E2076. Management of COVID-19 Unilateral Axillary Lymphadenopathy
  1. James Chalfant; David Geffen School of Medicine at University of California, Los Angeles
  2. Craig Wilsen; Stanford University School of Medicine
  3. Debra Ikeda; Stanford University School of Medicine
To investigate breast imaging radiologists’ management of unilateral axillary lymphadenopathy (UAL) after COVID-19 vaccination, following changes to Society of Breast Imaging (SBI) recommendations.

Materials and Methods:
To determine how UAL is managed following changes to SBI recommendations, a 26 question anonymous survey was developed by the California Breast Imaging Information Group (CBIIG) (a group representing California academic and community-based practices) and distributed to 12 CBIIG institutions in June 2022.

There were 10 responses (83% response rate, 10/12). All respondents (100%, 10/10) considered recent ipsilateral COVID-19 vaccination relevant in interpreting UAL; 70% (7/10) also considered other vaccinations relevant. Most (60%, 6/10) reported having practice-wide guidelines regarding UAL management. All practices either documented recent COVID-19 vaccinations or the information was readily available in the medical record; 40% (4/10) collected no information for other vaccines. When SBI first suggested delaying screening mammography (SM) after recent COVID-19 vaccinations, 80% (8/10) initially delayed screening. Although SBI stopped recommending delays, 30% (3/10) still required/suggested screening delays. When asked about UAL after recent vaccination on SM if the ipsilateral breast is normal, 40% (4/10) assign BIRADS 0, 30% (3/10) BI-RADS 2, and 30% (3/10) BI-RADS 3. Similarly, when the ipsilateral breast is normal on MRI, 30% (3/10) assign BIRADS 0, 50% (5/10) BI-RADS 2, and 20% (2/10) BI-RADS 3. On ultrasound (US), 40% (4/10) assign BI-RADS 2 and 60% (6/10) BI-RADS 3. If a BI-RADS 0 finding is seen in the ipsilateral breast on SM, 70% (7/10) assign the UAL BIRADS 0 while 30% (3/10) assign the UAL BI-RADS 3. When there is an ipsilateral suspicious finding on MRI, 80% (8/10) assign the UAL BI-RADS 4 and 20% (2/10) assign the UAL BI-RADS 0. For all respondents (100%, 10/10), suspicious breast findings on US prompt an ipsilateral UAL BI-RADS 4. The circumstances triggering a BI-RADS 4 or 5 for UAL were queried to explore risk stratification.
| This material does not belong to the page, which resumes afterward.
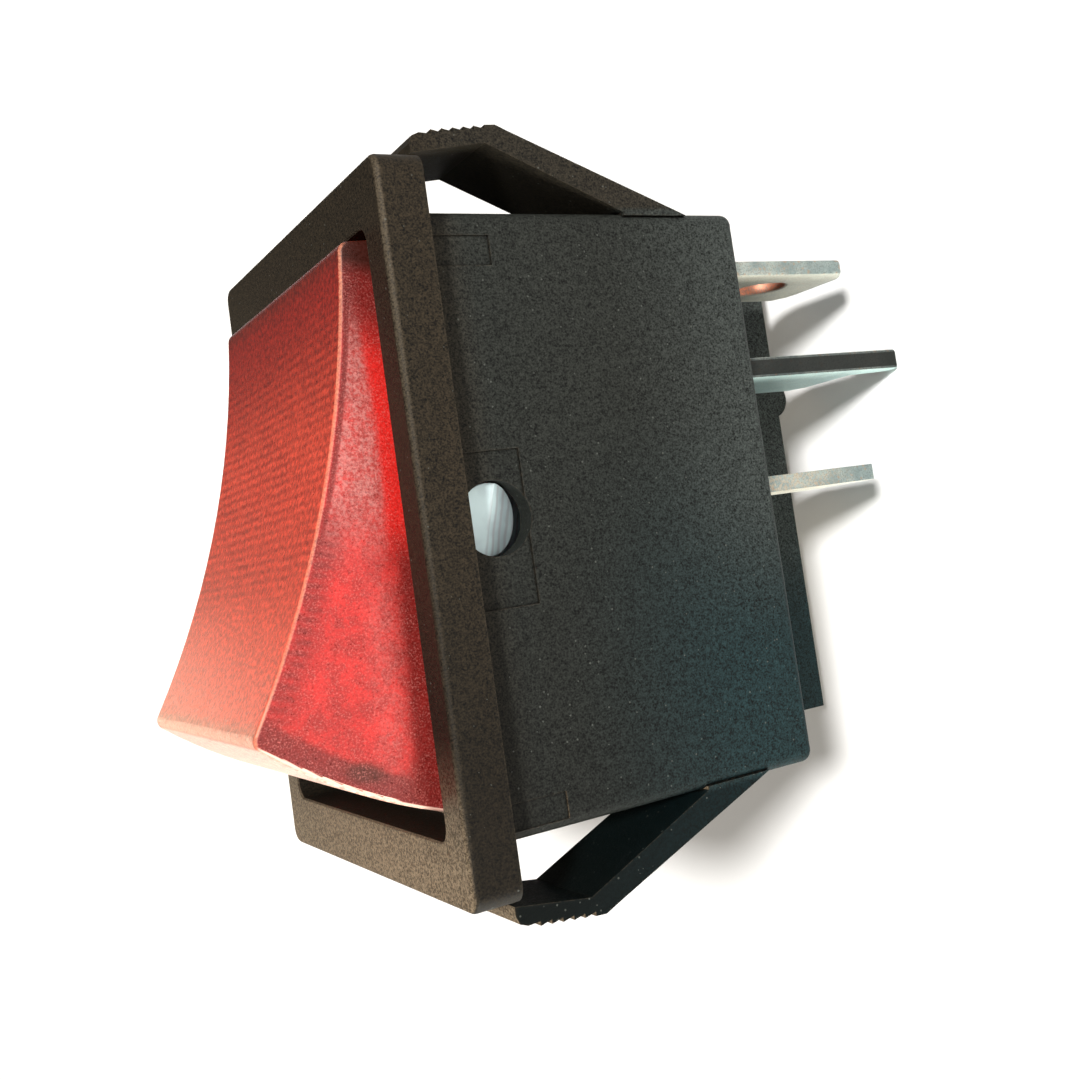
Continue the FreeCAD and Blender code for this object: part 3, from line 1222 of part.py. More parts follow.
check_and_export(make_all())
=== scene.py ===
import math

import bpy
from mathutils import Matrix, Vector

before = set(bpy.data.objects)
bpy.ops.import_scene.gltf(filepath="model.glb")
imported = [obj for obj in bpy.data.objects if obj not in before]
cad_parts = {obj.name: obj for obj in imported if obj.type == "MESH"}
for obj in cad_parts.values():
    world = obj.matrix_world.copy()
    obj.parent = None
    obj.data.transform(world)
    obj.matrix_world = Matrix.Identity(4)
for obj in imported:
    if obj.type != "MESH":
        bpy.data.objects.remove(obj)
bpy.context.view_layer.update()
print("frame loaded")

mm = 0.001


# Small helpers for shader trees


def newGroup(name, inputs, outputs):
    group = bpy.data.node_groups.new(name, "ShaderNodeTree")
    for socketName, kind, value in inputs:
        socket = group.interface.new_socket(name=socketName, in_out="INPUT", socket_type=kind)
        socket.default_value = value
    for socketName, kind in outputs:
        group.interface.new_socket(name=socketName, in_out="OUTPUT", socket_type=kind)
    return group, group.nodes.new("NodeGroupInput"), group.nodes.new("NodeGroupOutput")


def plug(tree, value, socket):
    # a number or colour is set, an output is linked
    if isinstance(value, (int, float)):
        socket.default_value = value
    elif isinstance(value, tuple):
        socket.default_value = (*value, 1)
    else:
        tree.links.new(value, socket)


def addMath(tree, operation, first, second=0.0, clamp=False):
    node = tree.nodes.new("ShaderNodeMath")
    node.operation = operation
    node.use_clamp = clamp
    plug(tree, first, node.inputs[0])
    plug(tree, second, node.inputs[1])
    return node.outputs[0]


def times(tree, *values):
    result = values[0]
    for value in values[1:]:
        result = addMath(tree, "MULTIPLY", result, value)
    return result


def plus(tree, first, second):
    return addMath(tree, "ADD", first, second)


def minus(tree, first, second):
    return addMath(tree, "SUBTRACT", first, second)


def sizeOf(tree, value):
    return addMath(tree, "ABSOLUTE", value)


def distance(tree, first, second):
    return addMath(tree, "SQRT", plus(tree, times(tree, first, first), times(tree, second, second)))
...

Most reported they would typically consider assigning BI-RADS 4 or 5 to UAL if there was a suspicious finding in the ipsilateral breast (100%, 10/10), concurrent known ipsilateral breast cancer (100%, 10/10), and concurrent non-breast malignancy known to metastasize to the axilla (90%, 9/10). 50% (5/10) would also typically consider BI-RADS 4 or 5 for UAL if the patient had a history of breast cancer. Final disposition of BI-RADS 3 UAL was also evaluated. Most (80%, 8/10) recommend follow-up in 8 - 12 weeks. When UAL is improved but is still present on follow-up, 100% (10/10) assign BI-RADS 2. When UAL is unchanged on initial follow-up, 70% (7/10) assign BI-RADS 3 and 30% (3/10) assign BI-RADS 4.

Despite available guidelines, there is no consensus approach to UAL after vaccination, even among breast imaging radiologists in a single state.